Kini, tercatat sudah ada tiga bank BUMN dan satu bank daerah yang berdiri di
desa yang dulunya semak belukar. Bank tersebut hadir dengan harapan mampu
mendorong perekonomian dengan pinjaman-pinjaman modal untuk usaha.
Dengan
adanya transformasi yang dialami oleh dasa ini, bisa dikatakan bahwa program
transmigrasi berhasil dalam rangka memperbaiki kehidupan penduduk. Karena jika
penduduk memilih bertahan di Pulau Jawa ─tidak transmigrasi─ bisa jadi
kehidupan mereka tidak lebih baik. Dengan lahan yang sudah sangat sempit dan
jumlah penduduk terus bertambah, hampir tidak mungkin mereka bisa memperbaiki
kehidupan dengan keterbatasan lahan yang terus meningkat. Memang membutuhkan
waktu hampir tiga puluh tahun untuk menikmati hasil dari transmigrasi dengan
adanya perbaikan kehidupan, namun itu lebih baik jika dibandingkan harus
bertahan hidup dalam keterbatasan dan kesengsaraan tanpa perbaikan. ‘Berhijrah’

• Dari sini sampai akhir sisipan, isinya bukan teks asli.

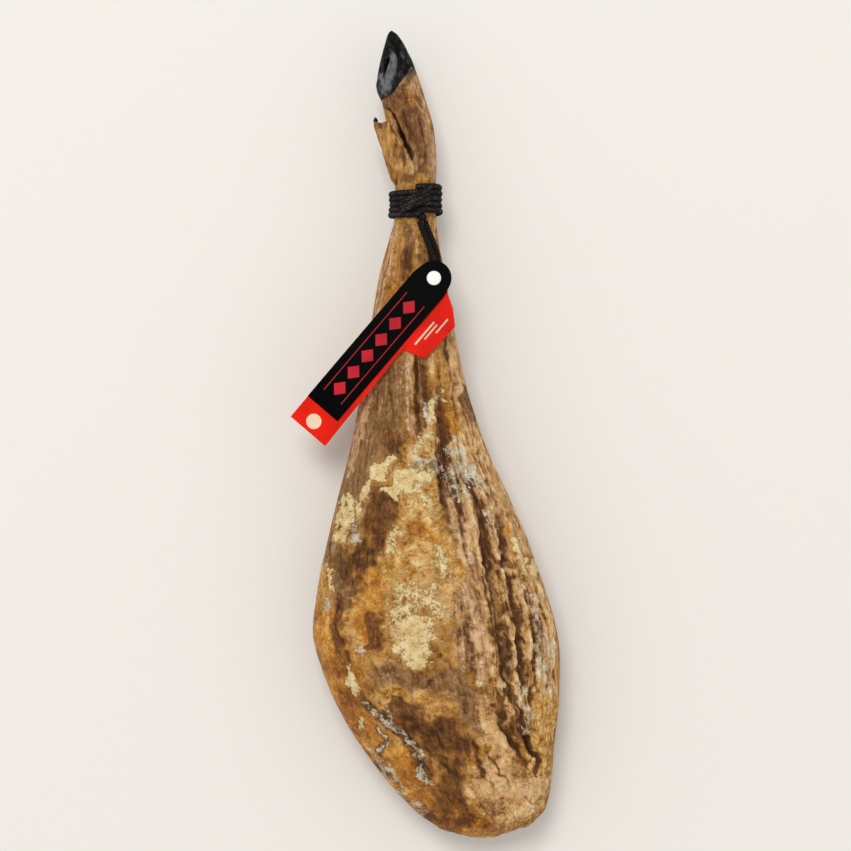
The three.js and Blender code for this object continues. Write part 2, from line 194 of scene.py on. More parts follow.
def outward(rings):
    """Unit normals of a closed grid: the cross product of the steps round each ring and along them."""
    ahead = np.gradient(rings, axis=0)
    round_ring = np.roll(rings, -1, axis=1) - np.roll(rings, 1, axis=1)
    normal = np.cross(round_ring, ahead)
    normal /= np.linalg.norm(normal, axis=-1, keepdims=True) + 1e-12
    return -normal


def random_field(points, size, seed):
    """Smooth random numbers from 0 to 1: random values on a lattice size apart, blended between neighbours
    by 3 u u - 2 u u u along each axis. size may differ per axis."""
    table = np.random.default_rng(seed).random((LATTICE, LATTICE, LATTICE))
    q = points / np.asarray(size, dtype=float) + LATTICE_START
    low = np.floor(q).astype(int)
    u = q - low
    u = u * u * (3 - 2 * u)
    total = 0.0
    for corner in np.ndindex(2, 2, 2):
        at = (low + corner) % LATTICE
        share = np.prod(np.where(corner, u, 1 - u), axis=-1)
        total = total + share * table[at[..., 0], at[..., 1], at[..., 2]]
    return total


def nearest_on(line, x, y):
    """Distance from each x, y to a drawn line, and how far along the line that is, from 0 to 1."""
    line = np.asarray(line, dtype=float)
    dense = curve_through(line[:, :2], np.linspace(0, 1, 4 * len(line)))
    best = np.full(x.shape, np.inf)
    share = np.zeros(x.shape)
    parts = len(dense) - 1
    for k in range(parts):
        (ax, ay), (bx, by) = dense[k], dense[k + 1]
        length = (bx - ax) ** 2 + (by - ay) ** 2
        u = np.clip(((x - ax) * (bx - ax) + (y - ay) * (by - ay)) / length, 0, 1)
        distance = np.hypot(x - ax - u * (bx - ax), y - ay - u * (by - ay))
        closer = distance < best
        best = np.where(closer, distance, best)
        share = np.where(closer, (k + u) / parts, share)
    return best, share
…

diperlukan untuk memperoleh kehidupan yang lebih baik.
Waktu
yang lama untuk menikmati hasil dari transmigrasi─hingga tiga puluh
tahun─menjadi catatan untuk pemerintah jika tetap mengadakan program ini dan
hasilnya bisa dinikmati dalam waktu yang relatif lebih singkat. Selain
menyediakan lahan untuk pemukiman dan bercocok tanam, pemerintah juga
seharusnya menyediakan (1) Infrastruktur jalan yang layak guna mendukung
mobilitas penduduk. (2) Fasilitas publik seperti sekolah dan puskesmas. (3)
juga tersedianya aliran listrik dan jaringan komunikasi. (4) Pembekalan dan
pengarahan kepada calon transmigran menghadapi kondisi lingkungan yang baru.
(5) menyediakan sumber mata pencaharian selain usaha tani yang subsisten.